I misplace my phone often:  in the car, under the newspaper, under the quilt on my bed. I used to have a landline, so I could call my phone, but I cut off that service in a money-saving effort. I do have a “Where’s my iPhone?” app, but I don’t have any other Apple devices, so that app doesn’t work.

Previously, when I’d lost my phone, I’d go to neighbors and ask them to call my phone. This was cumbersome but effective. Last fall I found out about The Tile. It’s a small device to put on a key ring. If you lose your keys, you open the app on the phone and it will make the tile beep, so you can find your keys. Even better, if you misplace your phone, you can tap twice on the tile, and it will ring your phone, even it’s on mute or vibrate. (It won’t work if the phone is completely turned off.) This device has saved me oodles of time.

When I was growing up, I remember that my mother was constantly losing her purse or keys. This was decades before she suffered from dementia. She had so much on her mind all the time that she never noted where she put the keys or her purse. My father was her “Tile.” He would find her phone or purse for her. He bought several devices, from the ads on the back pages of the New York Times Magazine, but none worked well enough to find her purse or keys.
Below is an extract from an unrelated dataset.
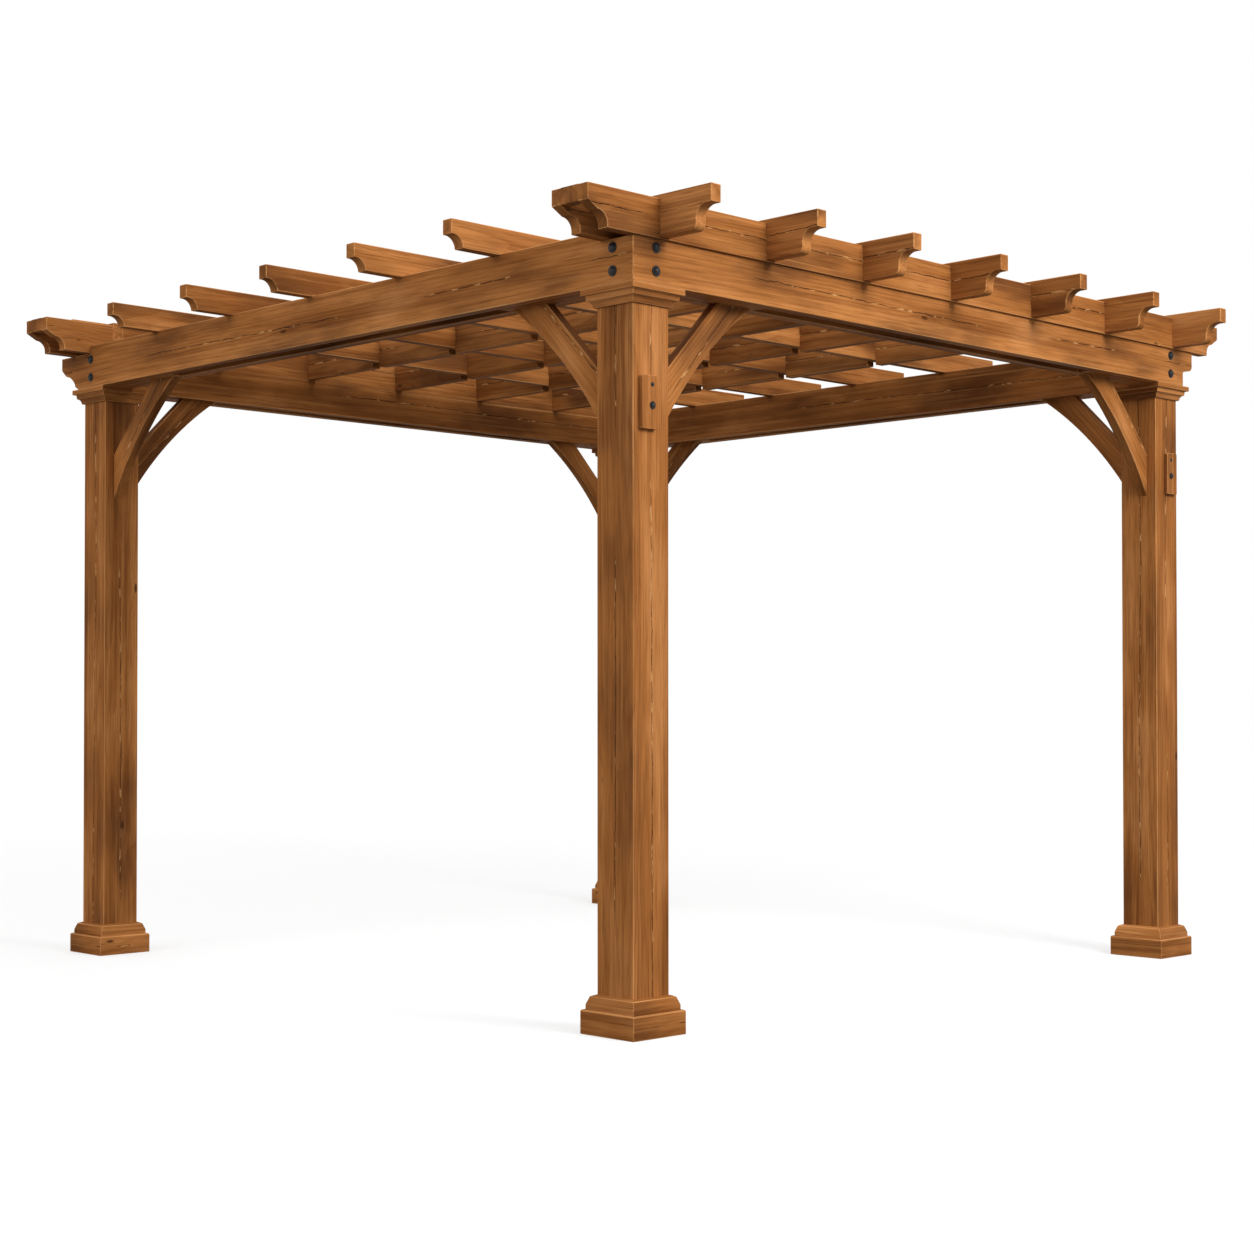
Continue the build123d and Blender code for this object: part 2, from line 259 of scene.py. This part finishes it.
# %% Stained softwood
def stained_softwood(name, way, finish):
    """Softwood with its grain one way, sawn, rubbed pale at an arris with a painted highlight, or
    showing its end.
    """
    material, tree = new_material(name)
    turned = [math.radians(angle) for angle in turns[way]]
    place = wire(tree, "TexCoord", out="Object")
    facing = wire(tree, "TexCoord", out="Normal")
    # Metres along the grain in X, and across it in Y and Z.
    grain = wire(tree, "Mapping", {"Vector": place, "Rotation": turned})
    looks = wire(tree, "Mapping", {"Vector": facing, "Rotation": turned}, vector_type="VECTOR")
    seen = grain_patterns(tree, grain, way)
    add_checks(tree, seen, grain, looks, way)
    colour = stained(tree, seen, finish)

    # Fibres stand 0.3 mm proud, splinters 0.6 mm, and a check is a groove 2 mm deep.
    relief = wire(tree, "Math", {0: seen["fibre"], 1: 0.6, 2: 0.0}, operation="MULTIPLY_ADD")
    relief = wire(tree, "Math", {0: seen["lip"], 1: 1.0, 2: relief}, operation="MULTIPLY_ADD")
    relief = wire(tree, "Math", {0: seen["check"], 1: -3.5, 2: relief}, operation="MULTIPLY_ADD")
    bump = wire(tree, "Bump", {"Height": relief, "Distance": 0.0006, "Strength": 1.0})
    roughness = wire(tree, "MapRange", {0: seen["streak"], 1: 0.35, 2: 0.65, 3: 0.6, 4: 0.8})
    shader = wire(
        tree, "BsdfPrincipled",
        {"Base Color": colour, "Roughness": roughness, "Normal": bump, "Specular IOR Level": 0.05},
    )
    wire(tree, "OutputMaterial", {"Surface": shader})
    return material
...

And it’s not only my phone I misplace. Every year there are at least four or five items that I misplace between the cabin and my condo in Scottsdale. Currently, I’m at a loss as the whereabouts of the second set of flannel sheets and the sweaters, turtlenecks and winter nightgowns that I stored with them. I looked in every white garbage bag, suitcase and container in my storage shed, but no luck. Louie, my dog, is not helpful in finding these things. This is one of the few instances when I wish I lived with someone who could remind me where I stored things.

The other thing that drives me nuts is looking for an object I’ve seen recently, like my passport or a prescription refill. I know it’s in my house somewhere, but I have no idea where. Sometimes this sends me into a frenzy. On occasion, I have found the item I’m looking for in the garbage.

That reminds me of when my older daughter, Emily, was twelve and lost her dental retainer for the second time. She told me when I arrived home from work. When I questioned her about the last time she’d remembered wearing it, she promptly said, “At lunch in the cafeteria, I put it in a napkin and put it on my tray.” By now, the school was closed for the day. I drove us to the back of the school where the dumpsters were. Luckily, they hadn’t been emptied. I made Emily get in the dumpster and look for her retainer. Miracle of miracles, she found it! Then she shoved it right back in her mouth. Yuck! I wanted her to bathe it in mouthwash before she put it in her mouth. She smiled and was happy that she’d saved me two hundred dollars.

I think I have a project for next April, when I open my cabin again. I’m going to take everything out of the storage shed and purge what I don’t need and organize the rest. Ah yes, next spring.